Wales India Project: A series of workshops designed to help young people express their
concerns about their environment using the techniques of oral storytelling, illustration, film making, writing and animation. The workshops are run in collaboration with illustrator Ekta Bharti and animator Anwaar Alam in India, and animator Charlie Carter in Wales. Sessions are currently taking place at Aberystwyth Arts Centre and the project is funded through the British Council, ACW and Dream a Dream. https://www.aberystwythartscentre.co.uk/weekly-courses/india-wales-project-ages-12

Who is it for and how can people get involved?

The next stage of the Wales Appalachia project is for schoolchildren in Welch WV.

The film Chwedl Dŵr has been shown at WOW and will be available at other festivals and online, and hopefully will be of help to those involved in filming story walks for BtB.

The Ports project will reach a conclusion in spring 2022 with storytelling and public events in Wales and Ireland, along with the publication of the book Uisce Dŵr Water.

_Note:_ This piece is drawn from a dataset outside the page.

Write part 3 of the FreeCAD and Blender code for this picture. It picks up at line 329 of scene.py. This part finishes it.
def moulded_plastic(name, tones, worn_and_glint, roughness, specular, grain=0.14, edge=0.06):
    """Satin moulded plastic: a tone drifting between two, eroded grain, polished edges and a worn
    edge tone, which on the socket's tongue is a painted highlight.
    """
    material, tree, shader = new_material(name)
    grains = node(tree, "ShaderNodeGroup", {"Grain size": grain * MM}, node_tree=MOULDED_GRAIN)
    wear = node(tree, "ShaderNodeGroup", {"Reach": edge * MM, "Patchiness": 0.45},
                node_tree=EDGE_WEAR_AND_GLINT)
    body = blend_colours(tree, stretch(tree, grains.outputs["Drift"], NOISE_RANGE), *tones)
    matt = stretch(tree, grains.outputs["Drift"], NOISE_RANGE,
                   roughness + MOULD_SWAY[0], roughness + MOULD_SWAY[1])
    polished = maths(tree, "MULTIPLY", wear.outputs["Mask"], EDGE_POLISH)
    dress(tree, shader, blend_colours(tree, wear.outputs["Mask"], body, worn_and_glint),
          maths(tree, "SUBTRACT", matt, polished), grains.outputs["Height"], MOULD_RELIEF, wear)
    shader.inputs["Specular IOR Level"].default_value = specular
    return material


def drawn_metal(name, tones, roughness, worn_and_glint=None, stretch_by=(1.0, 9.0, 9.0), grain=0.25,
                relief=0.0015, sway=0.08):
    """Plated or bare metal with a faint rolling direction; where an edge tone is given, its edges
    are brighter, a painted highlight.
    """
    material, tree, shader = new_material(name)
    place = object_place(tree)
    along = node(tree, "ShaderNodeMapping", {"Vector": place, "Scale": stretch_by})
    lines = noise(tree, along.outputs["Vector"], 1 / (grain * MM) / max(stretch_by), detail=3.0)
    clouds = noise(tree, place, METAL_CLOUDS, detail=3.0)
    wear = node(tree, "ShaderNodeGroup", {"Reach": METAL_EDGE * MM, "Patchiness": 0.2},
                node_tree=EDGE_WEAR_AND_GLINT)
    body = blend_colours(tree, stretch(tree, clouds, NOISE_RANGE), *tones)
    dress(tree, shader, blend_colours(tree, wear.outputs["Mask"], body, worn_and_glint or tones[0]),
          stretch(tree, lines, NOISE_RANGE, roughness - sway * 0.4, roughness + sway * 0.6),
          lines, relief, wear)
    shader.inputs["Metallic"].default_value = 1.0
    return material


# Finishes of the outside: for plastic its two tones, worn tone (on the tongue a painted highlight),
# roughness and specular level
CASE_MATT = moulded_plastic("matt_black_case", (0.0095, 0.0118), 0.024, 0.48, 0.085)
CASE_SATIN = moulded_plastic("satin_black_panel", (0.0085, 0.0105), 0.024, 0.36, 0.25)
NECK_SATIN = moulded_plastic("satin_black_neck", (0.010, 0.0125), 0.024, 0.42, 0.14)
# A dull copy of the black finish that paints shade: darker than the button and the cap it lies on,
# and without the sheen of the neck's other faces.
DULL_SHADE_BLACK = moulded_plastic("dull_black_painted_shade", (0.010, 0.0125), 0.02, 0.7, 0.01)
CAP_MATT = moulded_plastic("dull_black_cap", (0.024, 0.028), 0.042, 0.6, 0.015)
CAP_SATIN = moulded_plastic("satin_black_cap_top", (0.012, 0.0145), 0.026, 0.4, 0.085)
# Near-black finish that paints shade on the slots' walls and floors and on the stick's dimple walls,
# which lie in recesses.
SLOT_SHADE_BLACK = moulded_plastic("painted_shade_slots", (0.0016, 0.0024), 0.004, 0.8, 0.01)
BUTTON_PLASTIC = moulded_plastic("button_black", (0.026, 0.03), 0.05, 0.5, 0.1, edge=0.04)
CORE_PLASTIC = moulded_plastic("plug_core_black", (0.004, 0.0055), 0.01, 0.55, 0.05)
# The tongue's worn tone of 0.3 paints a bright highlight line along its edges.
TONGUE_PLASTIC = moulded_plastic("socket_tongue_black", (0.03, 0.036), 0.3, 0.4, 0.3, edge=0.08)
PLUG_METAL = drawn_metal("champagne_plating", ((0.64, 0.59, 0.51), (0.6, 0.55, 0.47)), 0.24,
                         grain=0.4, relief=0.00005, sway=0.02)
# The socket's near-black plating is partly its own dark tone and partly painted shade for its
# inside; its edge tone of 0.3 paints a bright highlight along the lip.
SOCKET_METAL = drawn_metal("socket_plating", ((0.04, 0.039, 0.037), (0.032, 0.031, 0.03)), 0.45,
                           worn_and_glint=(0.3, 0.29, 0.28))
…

Boggarts Trolls and Tylwyth Teg will be published in October and available to all.
The Wales India sessions can be booked through Aberystwyth Arts Centre and some workshops will be online, and hopefully will connect with young storytellers across Wales.

Tell us a more about yourself in a short biog. How did you start storytelling. How long have you been doing this. Where are you based, How do you work with story?

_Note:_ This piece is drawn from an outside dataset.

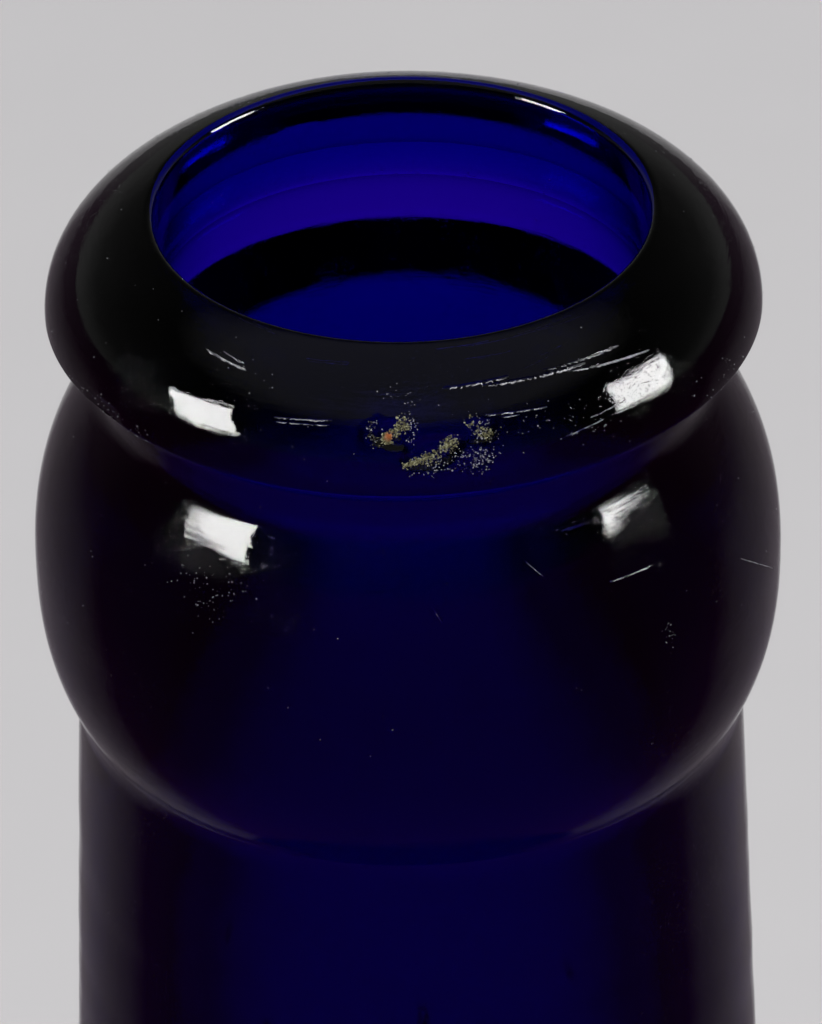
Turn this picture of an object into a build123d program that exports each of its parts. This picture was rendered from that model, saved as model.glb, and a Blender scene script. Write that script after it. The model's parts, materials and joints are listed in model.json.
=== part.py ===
"""Mouth-blown cobalt glass bottle with an applied finish: a blown body whose neck end is wrapped
by a bulbous collar ring and capped by a lip ring.  Millimetres, +Z up, origin at the centre of
the ring the bottle stands on."""
import os
from math import acos, asin, cos, degrees, radians, sin, tan

from build123d import *

# ---- Finish: drops are measured down from the top of the lip ----
bore_radius = 9.5            # takes a 3/4 inch cork
bore_depth = 26.0            # straight bore, then the inside follows the neck
lip_width = 4.4              # from the bore out to the nose of the lip ring
lip_nose_drop = 4.1          # widest level of the lip
lip_top_slope = 15.0         # degrees the top falls outward from the mouth
mouth_edge_round = 0.35      # fire-polished edge of the mouth
crease_depth = 1.7           # the groove between lip and collar, in from the nose
crease_drop = 5.4
collar_top_drop = 7.6        # the groove turns out into the collar here
collar_top_step = 0.2        # and stands this far out from the crease
collar_top_slope = 33.0      # degrees from vertical
collar_bulge = 1.45          # widest part of the collar, out from the neck
collar_widest_drop = 15.25
finish_height = 21.7         # down to the collar's lower edge
neck_end_wall = 1.5          # rim of the neck inside the finish
neck_end_drop = 3.0          # the lip covers the neck end by this much

# ---- Fullness of the finish's curves: lengths of their end handles ----
lip_top_handle = 2.4
lip_nose_handle = 1.9
lip_under_handle = 0.15
lip_crease_handle = 1.0
lip_under_slope = 31.0       # degrees the underside falls inward to the crease
groove_crease_handle = 1.4
groove_turn_handle = 0.9
collar_top_handle = 2.3
collar_upper_handle = 3.7
collar_lower_handle = 1.7
collar_edge_handle = 2.8
collar_edge_slope = 31.0     # degrees from vertical where the collar meets the neck

# ---- Neck, shoulder and body ----
bottle_height = 188.0
neck_wall = 3.8              # at the collar's lower edge
neck_flare = 2.5             # degrees the neck opens downward
neck_length = 30.0           # from the collar to the start of the shoulder
neck_sweep_radius = 40.0     # hollow curve from neck to shoulder
shoulder_radius = 32.0       # full curve from shoulder to body
body_radius = 32.0
wall = 4.0

# ---- Base ----
heel_radius = 4.5
stand_width = 1.6            # flat ring the bottle stands on
push_up_depth = 9.0          # hollow under the base
push_up_edge_round = 1.2
base_thickness = 7.0
floor_corner_radius = 6.0    # inside, between floor and wall

# ---- Radii of the finish ----
lip_radius = bore_radius + lip_width
crease_radius = lip_radius - crease_depth
neck_radius = bore_radius + neck_wall
collar_radius = neck_radius + collar_bulge
neck_end_radius = bore_radius + neck_end_wall

# ---- Levels ----
lip_top = bottle_height
neck_end = lip_top - neck_end_drop
lip_nose_level = lip_top - lip_nose_drop
crease_level = lip_top - crease_drop
collar_widest_level = lip_top - collar_widest_drop
collar_bottom = lip_top - finish_height
neck_bottom = collar_bottom - neck_length

# The groove turns out into the collar here.
collar_top = Vector(crease_radius + collar_top_step, lip_top - collar_top_drop)

# The neck end tapers straight from the collar's lower edge up to its rim.
neck_end_taper = (neck_radius - neck_end_radius) / (neck_end - collar_bottom)
neck_end_radius_at_crease = neck_radius - neck_end_taper * (crease_level - collar_bottom)


def heading(from_vertical):
    """Unit direction pointing down and turned outward by this many degrees."""
    return Vector(sin(radians(from_vertical)), -cos(radians(from_vertical)))


# ---- Shoulder: a hollow curve running into a full one, both tangent to what they meet ----
neck_foot = Vector(neck_radius + neck_length * tan(radians(neck_flare)), neck_bottom)
shoulder_slope = degrees(
    acos(
        (neck_sweep_radius * cos(radians(neck_flare)) + shoulder_radius + neck_foot.X - body_radius)
        / (neck_sweep_radius + shoulder_radius)
    )
)

# ---- Push-up: a shallow dome, with the floor of the cavity parallel to it ----
push_up_radius = body_radius - heel_radius - stand_width
dome_radius = (push_up_radius**2 + push_up_depth**2) / (2 * push_up_depth)
dome_half_angle = degrees(asin(push_up_radius / dome_radius))
floor_dome_radius = dome_radius + base_thickness
cavity_radius = body_radius - wall
floor_half_angle = degrees(asin(cavity_radius / floor_dome_radius))
floor_centre = push_up_depth + base_thickness

# ---- Blown body: body, shoulder and neck in one wall of glass ----
with BuildPart() as blown_body:
    with BuildSketch(Plane.XZ) as body_outline:
        with BuildLine():
            neck_side = Polyline(
                (0, neck_end), (neck_end_radius, neck_end), (neck_radius, collar_bottom), neck_foot
            )
            sweep = JernArc(
                neck_foot, heading(neck_flare), neck_sweep_radius, shoulder_slope - neck_flare
            )
            full = JernArc(sweep @ 1, heading(shoulder_slope), shoulder_radius, -shoulder_slope)
            side = Line(full @ 1, (body_radius, heel_radius))
            heel = JernArc(side @ 1, (0, -1), heel_radius, -90)
            stand = Line(heel @ 1, (push_up_radius, 0))
            dome = JernArc((0, push_up_depth), (1, 0), dome_radius, -dome_half_angle)
            Line(dome @ 0, (0, neck_end))
        make_face()
        stand_edge = body_outline.vertices().sort_by_distance((push_up_radius, 0))[0]
        fillet(stand_edge, push_up_edge_round)
    revolve(axis=Axis.Z)
    with BuildSketch(Plane.XZ) as cavity_outline:
        with BuildLine():
            bore_side = Polyline(
                (0, neck_end),
                (bore_radius, neck_end),
                (bore_radius, lip_top - bore_depth),
                neck_foot - heading(neck_flare).rotate(Axis.Z, 90) * wall,
            )
            inner_sweep = JernArc(
                bore_side @ 1,
                heading(neck_flare),
                neck_sweep_radius + wall,
                shoulder_slope - neck_flare,
            )
            inner_full = JernArc(
                inner_sweep @ 1, heading(shoulder_slope), shoulder_radius - wall, -shoulder_slope
            )
            floor = JernArc((0, floor_centre), (1, 0), floor_dome_radius, -floor_half_angle)
            Line(inner_full @ 1, floor @ 1)
            Line(floor @ 0, (0, neck_end))
        make_face()
        floor_corner = cavity_outline.vertices().sort_by_distance(floor @ 1)[0]
        fillet(floor_corner, floor_corner_radius)
    revolve(axis=Axis.Z, mode=Mode.SUBTRACT)

# ---- Collar ring: laid round the neck end, with a bulbous side and a sharp lower edge ----
with BuildPart() as collar_ring:
    with BuildSketch(Plane.XZ):
        with BuildLine():
            seam = Line((neck_radius, collar_bottom), (neck_end_radius_at_crease, crease_level))
            shelf = Line(seam @ 1, (crease_radius, crease_level))
            groove = Bezier(
                shelf @ 1,
                (crease_radius, crease_level - groove_crease_handle),
                collar_top - heading(collar_top_slope) * groove_turn_handle,
                collar_top,
            )
            upper = Bezier(
                collar_top,
                collar_top + heading(collar_top_slope) * collar_top_handle,
                (collar_radius, collar_widest_level + collar_upper_handle),
                (collar_radius, collar_widest_level),
            )
            lower = Bezier(
                upper @ 1,
                (collar_radius, collar_widest_level - collar_lower_handle),
                seam @ 0 + Vector(
                    collar_edge_handle * sin(radians(collar_edge_slope)),
                    collar_edge_handle * cos(radians(collar_edge_slope)),
                ),
                seam @ 0,
            )
        make_face()
    revolve(axis=Axis.Z)

# ---- Lip ring: covers the neck end and forms the mouth ----
with BuildPart() as lip_ring:
    with BuildSketch(Plane.XZ):
        with BuildLine():
            inside = Polyline(
                (crease_radius, crease_level),
                (neck_end_radius_at_crease, crease_level),
                (neck_end_radius, neck_end),
                (bore_radius, neck_end),
                (bore_radius, lip_top - mouth_edge_round),
            )
            mouth_edge = JernArc(inside @ 1, (0, 1), mouth_edge_round, -90 - lip_top_slope)
            top = Bezier(
                mouth_edge @ 1,
                mouth_edge @ 1 + heading(90 - lip_top_slope) * lip_top_handle,
                (lip_radius, lip_nose_level + lip_nose_handle),
                (lip_radius, lip_nose_level),
            )
            under = Bezier(
                top @ 1,
                (lip_radius, lip_nose_level - lip_under_handle),
                inside @ 0 + Vector(
                    lip_crease_handle * cos(radians(lip_under_slope)),
                    lip_crease_handle * sin(radians(lip_under_slope)),
                ),
                inside @ 0,
            )
        make_face()
    revolve(axis=Axis.Z)

blown_body.part.label = "blown_body"
collar_ring.part.label = "collar_ring"
lip_ring.part.label = "lip_ring"

os.makedirs("parts", exist_ok=True)
export_step(blown_body.part, "parts/blown_body.step")
export_step(collar_ring.part, "parts/collar_ring.step")
export_step(lip_ring.part, "parts/lip_ring.step")
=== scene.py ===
"""Looks of a worn cobalt glass bottle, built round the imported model.  Metres, +Z up.

The blown body, the collar and the lip were melted together, so light meets no boundary between
them: one closed skin of glass stands for the three CAD nodes, with its chips, scratches, seed
bubbles and dirt."""
import json
import random
from math import acos, asin, ceil, cos, degrees, pi, radians, sin, sqrt, tan

import bmesh
import bpy
from mathutils import Matrix, Vector, noise


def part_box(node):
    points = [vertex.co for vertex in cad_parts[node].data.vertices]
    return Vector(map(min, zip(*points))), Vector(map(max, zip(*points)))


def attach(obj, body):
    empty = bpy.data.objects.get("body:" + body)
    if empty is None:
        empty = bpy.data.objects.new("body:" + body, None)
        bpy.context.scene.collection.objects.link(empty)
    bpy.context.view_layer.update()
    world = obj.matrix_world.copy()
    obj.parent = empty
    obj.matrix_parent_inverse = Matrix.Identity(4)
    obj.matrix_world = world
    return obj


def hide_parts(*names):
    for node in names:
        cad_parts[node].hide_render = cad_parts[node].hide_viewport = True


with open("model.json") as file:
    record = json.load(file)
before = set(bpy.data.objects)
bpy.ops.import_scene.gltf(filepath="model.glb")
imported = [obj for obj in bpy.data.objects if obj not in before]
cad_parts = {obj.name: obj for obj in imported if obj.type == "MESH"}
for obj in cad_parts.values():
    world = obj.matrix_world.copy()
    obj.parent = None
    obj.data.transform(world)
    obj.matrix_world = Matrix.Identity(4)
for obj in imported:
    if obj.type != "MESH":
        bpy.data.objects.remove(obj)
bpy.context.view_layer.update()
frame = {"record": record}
random.seed(1860)
MM = 0.001

# ---- Sizes that the frame gives ----
lip_low, lip_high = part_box("lip_ring")
collar_low, collar_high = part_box("collar_ring")
body_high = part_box("blown_body")[1]
mouth = next(m for m in frame["record"]["mounts"] if m["name"] == "mouth_bore")
lip_top = lip_high[2]
lip_radius = lip_high[0]
crease_level = lip_low[2]
collar_bottom = collar_low[2]
collar_radius = collar_high[0]
body_radius = body_high[0]
bore_radius = mouth["dims"]["r_mm"] * MM
bore_bottom = mouth["pos_m"][2] - mouth["dims"]["length_mm"] * MM / 2

# ---- The rest of the outline, as the CAD model has it ----
lip_nose_drop = 4.1 * MM
lip_top_slope = 15.0
mouth_edge_round = 0.35 * MM
crease_depth = 1.7 * MM
lip_under_slope = 31.0
lip_under_reach = 1.0 * MM
lip_under_nose = 0.15 * MM
collar_top_drop = 7.6 * MM
collar_top_step = 0.2 * MM
collar_top_slope = 33.0
collar_widest_drop = 15.25 * MM
collar_edge_slope = 31.0
neck_wall = 3.8 * MM
neck_flare = 2.5
neck_length = 30.0 * MM
neck_sweep_radius = 40.0 * MM
shoulder_radius = 32.0 * MM
wall = 4.0 * MM
heel_radius = 4.5 * MM
stand_width = 1.6 * MM
push_up_depth = 9.0 * MM
base_thickness = 7.0 * MM
floor_corner_radius = 6.0 * MM

# How far each curve of the finish runs on straight at its ends.
lip_top_handle = 2.4 * MM
nose_rise_handle = 1.9 * MM
crease_handle = 1.4 * MM
collar_step_handle = 0.9 * MM
collar_top_handle = 2.3 * MM
collar_rise_handle = 3.7 * MM
collar_fall_handle = 1.7 * MM
collar_edge_handle = 2.8 * MM
# Corners of the outline that molten glass rounds off, and how far.
crease_softening = 0.45 * MM
stand_softening = 0.9 * MM

# ---- Mesh fineness ----
SEGMENTS = 304               # round the finish; half as many elsewhere
FRONT_SHARE = 0.35           # spacing at the worn front, against the average
LIP_STEP = 0.10 * MM
COLLAR_STEP = 0.24 * MM
NECK_STEP = 0.8 * MM
BODY_STEP = 2.6 * MM
MOUTH_EDGE_STEP = 0.08 * MM
HEEL_STEP = 0.5 * MM
STAND_STEP = 0.3 * MM
DOME_STEP = 1.2 * MM
FLOOR_STEP = 2 * MM
FLOOR_CORNER_STEP = 1.0 * MM
SOFTENING_PASSES = 6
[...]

I’m based in Aberystwyth and have told stories since I was a child when I used to make them into handmade picture books, something I still do, only now they’re called artist books. Storytelling really took off as a way of life when I went to Manchester Art College to study illustration and fairy tales, and then to the Institute for Dialect and Folklife Studies at Leeds University where I began gathering stories old and new. I’ve spent my life illustrating books of fairy stories, including some for Ladybird Books, and then the pictures leapt off the pages and became kamishibai, crankies, magic lanterns, slideshows, and puppets. And so I became a visual storyteller.

You ask how I work with story. Well, it takes a long time. I can’t tell a tale from a text only. I visit the landscape of the story, talk with local people, work in archives, imagine and draw the characters, until I can see the story clearly in my head. Only when the story becomes more than a text, only then can I tell it.